DESCRIPTION OF THE TASK >>
Locate the lines that hold the string "BuildPart". Copy every such line.

DATASET SECTION >>
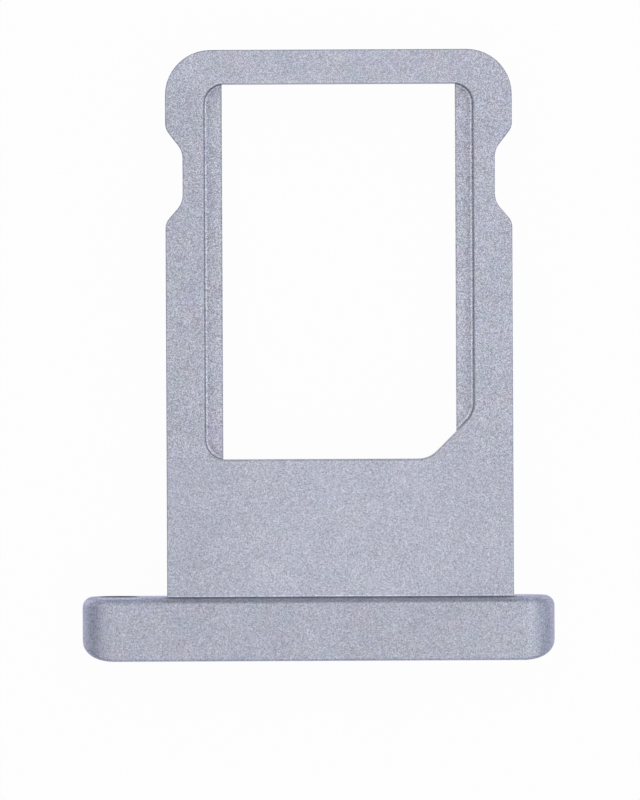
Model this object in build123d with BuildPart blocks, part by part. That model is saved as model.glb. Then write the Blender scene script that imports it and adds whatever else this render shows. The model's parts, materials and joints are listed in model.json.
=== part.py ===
from build123d import *
import math
import os

# A card tray milled from one piece of aluminium: a thin plate with a pocket for a nano card,
# and a rounded bar across its outer end that closes the slot and holds the ejector hole.
# Sizes are in millimetres. +Y is the way the tray slides in, +Z is the side the card lies on.
# The origin is under the middle of the whole tray, level with the bottom of the bar.

# The card, and the room left around it
card_length = 12.3
card_width = 8.8
card_thickness = 0.67
card_corner_cut = 1.65
side_clearance = 0.06
end_clearance = 0.07
cut_clearance = 0.2
depth_clearance = 0.01

# The pocket and the window through its floor
pocket_corner_radius = 0.66
cut_blend_radius = 0.85
floor_radius = 0.08
ledge_width = 0.59
ledge_thickness = 0.32

# The plate around the pocket
rail_width = 1.275
nose_bar = 1.11
shoulder_length = 4.53
nose_corner_radius = 1.5
plate_edge_radius = 0.045

# The notch in each side that the detent spring drops into, from the nose towards the bar
notch_start = 2.6
notch_lead = 0.74
notch_floor = 1.71
notch_tail = 0.66
notch_depth = 0.57
notch_mouth_radius = 0.5
notch_root_radius = 0.7

# The bar that shows on the outside
bezel_width = 15.65
bezel_height = 2.15
bezel_depth = 2.2
bezel_foot_depth = 0.48
face_radius = 5.5
rear_edge_radius = 0.35
front_edge_radius = 0.12

# Where the plate stands against the bar
plate_offset = 0.73
plate_drop = 0.42

# The hole that the ejector pin goes into
pin_hole_diameter = 1.3
pin_hole_inset = 1.19
pin_hole_edge_radius = 0.04

# The pocket takes its outline from the card
pocket_length = card_length + 2 * end_clearance
pocket_width = card_width + 2 * side_clearance
pocket_depth = card_thickness + depth_clearance
pocket_cut = card_corner_cut + side_clearance + end_clearance - cut_clearance * math.sqrt(2)
window_width = pocket_width - 2 * ledge_width
plate_width = pocket_width + 2 * rail_width
plate_thickness = pocket_depth + ledge_thickness
plate_reach = nose_bar + pocket_length + shoulder_length

# The curved front of the bar leans back from its top edge, and its rounded top edge stands a
# little behind the corner that the two surfaces would make
face_run = bezel_depth - bezel_foot_depth
face_chord = math.hypot(face_run, bezel_height)
face_lean = math.atan2(face_run, bezel_height) - math.asin(face_chord / 2 / face_radius)
front_setback = front_edge_radius * ((1 + math.sin(face_lean)) / math.cos(face_lean) - 1)

# Stations along the tray
overall_length = plate_reach + bezel_depth - front_setback
nose_y = overall_length / 2
pocket_end_y = nose_y - nose_bar
pocket_start_y = pocket_end_y - pocket_length
bezel_rear_y = nose_y - plate_reach
bezel_corner_y = bezel_rear_y - bezel_depth

# Levels and sides
plate_top_z = bezel_height - plate_drop
plate_base_z = plate_top_z - plate_thickness
pin_hole_x = pin_hole_inset - bezel_width / 2
plate_root_y = bezel_rear_y - bezel_foot_depth / 2
side_x = plate_width / 2
pocket_side_x = pocket_width / 2

# The space that the card drops into, with the milling tool's small round at its floor
with BuildPart() as card_space:
    with BuildSketch(Plane.XY.offset(plate_top_z)) as pocket_outline:
        with BuildLine():
            FilletPolyline(
                (pocket_side_x - pocket_cut, pocket_start_y),
                (pocket_side_x, pocket_start_y + pocket_cut),
                (pocket_side_x, pocket_end_y),
                (-pocket_side_x, pocket_end_y),
                (-pocket_side_x, pocket_start_y),
                radius=(
                    cut_blend_radius,
                    cut_blend_radius,
                    pocket_corner_radius,
                    pocket_corner_radius,
                    pocket_corner_radius,
                ),
                close=True,
            )
        make_face()
    extrude(amount=-pocket_depth)
    fillet(card_space.faces().sort_by(Axis.Z)[0].edges(), radius=floor_radius)

# The window keeps the pocket's ends and leaves a ledge down each long side
with BuildPart() as window_space:
    with BuildSketch(Plane.XY.offset(plate_base_z)):
        add(pocket_outline.sketch)
        with Locations((0, (pocket_start_y + pocket_end_y) / 2)):
            Rectangle(window_width, pocket_length, mode=Mode.INTERSECT)
    extrude(amount=plate_thickness)

# The plate, which runs a little way into the bar
with BuildPart() as plate:
    with BuildSketch(Plane.XY.offset(plate_base_z)):
        with BuildLine():
            FilletPolyline(
                (0, nose_y),
                (side_x, nose_y),
                (side_x, nose_y - notch_start),
                (side_x - notch_depth, nose_y - notch_start - notch_lead),
                (side_x - notch_depth, nose_y - notch_start - notch_lead - notch_floor),
                (side_x, nose_y - notch_start - notch_lead - notch_floor - notch_tail),
                (side_x, plate_root_y),
                radius=(
                    nose_corner_radius,
                    notch_mouth_radius,
                    notch_root_radius,
                    notch_root_radius,
                    notch_mouth_radius,
                ),
            )
            Polyline((side_x, plate_root_y), (0, plate_root_y), (0, nose_y))
        make_face()
        mirror(about=Plane.YZ)
    extrude(amount=plate_thickness)
    add(card_space.part, mode=Mode.SUBTRACT)
    add(window_space.part, mode=Mode.SUBTRACT)
    fillet(plate.faces().sort_by(Axis.Z)[-1].edges(), radius=plate_edge_radius)
    fillet(plate.faces().sort_by(Axis.Z)[0].outer_wire().edges(), radius=plate_edge_radius)

# The bar: a round-ended block whose front follows the curved edge of the device
with BuildPart() as bezel:
    with BuildSketch(Plane.XZ.offset(-bezel_rear_y)):
        with Locations((0, bezel_height / 2)):
            SlotOverall(bezel_width, bezel_height)
    extrude(amount=bezel_depth)
    with BuildSketch(Plane.YZ):
        with BuildLine():
            top_corner = (bezel_corner_y, bezel_height)
            foot_corner = (bezel_corner_y + face_run, 0)
            RadiusArc(foot_corner, top_corner, face_radius)
            Polyline(top_corner, (bezel_rear_y, bezel_height), (bezel_rear_y, 0), foot_corner)
        make_face()
    extrude(amount=bezel_width, both=True, mode=Mode.INTERSECT)
    fillet(bezel.faces().sort_by(Axis.Y)[-1].edges(), radius=rear_edge_radius)
    fillet(bezel.faces().sort_by(Axis.Y)[0].edges(), radius=front_edge_radius)

# One piece in the end
with BuildPart() as sim_tray:
    add(bezel.part)
    with Locations((plate_offset, 0, 0)):
        add(plate.part)
    with Locations(Plane((pin_hole_x, bezel_rear_y, bezel_height / 2), z_dir=(0, 1, 0))):
        Hole(radius=pin_hole_diameter / 2)
    hole_rims = sim_tray.edges(Select.LAST).filter_by(GeomType.LINE, reverse=True)
    fillet(hole_rims, radius=pin_hole_edge_radius)

sim_tray.part.label = "sim_tray"
os.makedirs("parts", exist_ok=True)
export_step(sim_tray.part, "parts/sim_tray.step")
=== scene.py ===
import json
import math

import bpy
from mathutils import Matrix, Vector

# A card tray in bead-blasted, anodised aluminium, seen from straight above on a pale floor.
# Metres throughout, apart from what a dictionary gives in mm. +Y is the way the tray slides in.

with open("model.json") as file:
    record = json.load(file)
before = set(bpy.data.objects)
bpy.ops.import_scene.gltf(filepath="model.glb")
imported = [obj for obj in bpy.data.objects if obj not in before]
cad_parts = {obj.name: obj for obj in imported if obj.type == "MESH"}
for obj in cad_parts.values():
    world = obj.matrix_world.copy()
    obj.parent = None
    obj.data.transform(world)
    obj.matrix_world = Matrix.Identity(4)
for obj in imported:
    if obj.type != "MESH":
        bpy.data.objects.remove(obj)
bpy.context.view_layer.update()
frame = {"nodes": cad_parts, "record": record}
tray = frame["nodes"]["sim_tray"]
toMm = 1000.0  # from metres
white = (1, 1, 1, 1)
print("frame loaded")


class Wire:  # a node's output that can stand in a sum
    def __init__(self, sheet, socket):
        self.sheet, self.socket = sheet, socket

    def __add__(self, other): return self.sheet.maths("ADD", self, other)
    def __radd__(self, other): return self.sheet.maths("ADD", other, self)
    def __sub__(self, other): return self.sheet.maths("SUBTRACT", self, other)
    def __rsub__(self, other): return self.sheet.maths("SUBTRACT", other, self)
    def __mul__(self, other): return self.sheet.maths("MULTIPLY", self, other)
    def __rmul__(self, other): return self.sheet.maths("MULTIPLY", other, self)
    def __abs__(self): return self.sheet.maths("ABSOLUTE", self)


class Sheet:  # the nodes of a material or of the world
    def __init__(self, owner):
        owner.use_nodes = True
        self.tree = owner.node_tree
        self.tree.nodes.clear()

    def node(self, kind, settings=None, sockets=None, out=0):
        made = self.tree.nodes.new(kind)
        for key, value in (settings or {}).items():
            if key == "stops":
                self.stops(made.color_ramp, value)
            else:
                setattr(made, key, value)
        for key, value in (sockets or {}).items():
            if isinstance(value, Wire):
                self.tree.links.new(value.socket, made.inputs[key])
            else:
                made.inputs[key].default_value = value
        return Wire(self, made.outputs[out]) if made.outputs else made

    def stops(self, ramp, values):
        while len(ramp.elements) < len(values):
            ramp.elements.new(0.5)
        for element, (place, colour) in zip(ramp.elements, values):
            element.position = place
            element.color = (*colour, 1)

    def maths(self, operation, *values):
        return self.node("ShaderNodeMath", {"operation": operation}, dict(enumerate(values)))

    def vectors(self, operation, first, second):
        last = "Scale" if operation == "SCALE" else 1
        return self.node("ShaderNodeVectorMath", {"operation": operation}, {0: first, last: second})

    def noise(self, place, size, detail, out=0):
        values = {"Vector": place, "Scale": 1 / size, "Detail": detail}
        return self.node("ShaderNodeTexNoise", {}, values, out)

    def fade(self, value, ends, low=0.0, high=1.0):  # low up to the first end, high from the second on
        start, stop = ends
        return self.node("ShaderNodeMapRange", {"interpolation_type": "SMOOTHSTEP"}, {
            "Value": value, "From Min": start, "From Max": stop, "To Min": low, "To Max": high})


def past(base, ends, share=1.0):  # two ends that are counted from base, or in shares of a width
    return base + share * ends[0], base + share * ends[1]


mounts = {mount["name"]: mount for mount in frame["record"]["mounts"]}


def mountPlace(name):  # in mm
    return [c * toMm for c in mounts[name]["pos_m"]]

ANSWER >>
Model this object in build123d with BuildPart blocks, part by part. That model is saved as model.glb. Then write the Blender scene script that imports it and adds whatever else this render shows. The model's parts, materials and joints are listed in model.json.
with BuildPart() as card_space:
with BuildPart() as window_space:
with BuildPart() as plate:
with BuildPart() as bezel:
with BuildPart() as sim_tray:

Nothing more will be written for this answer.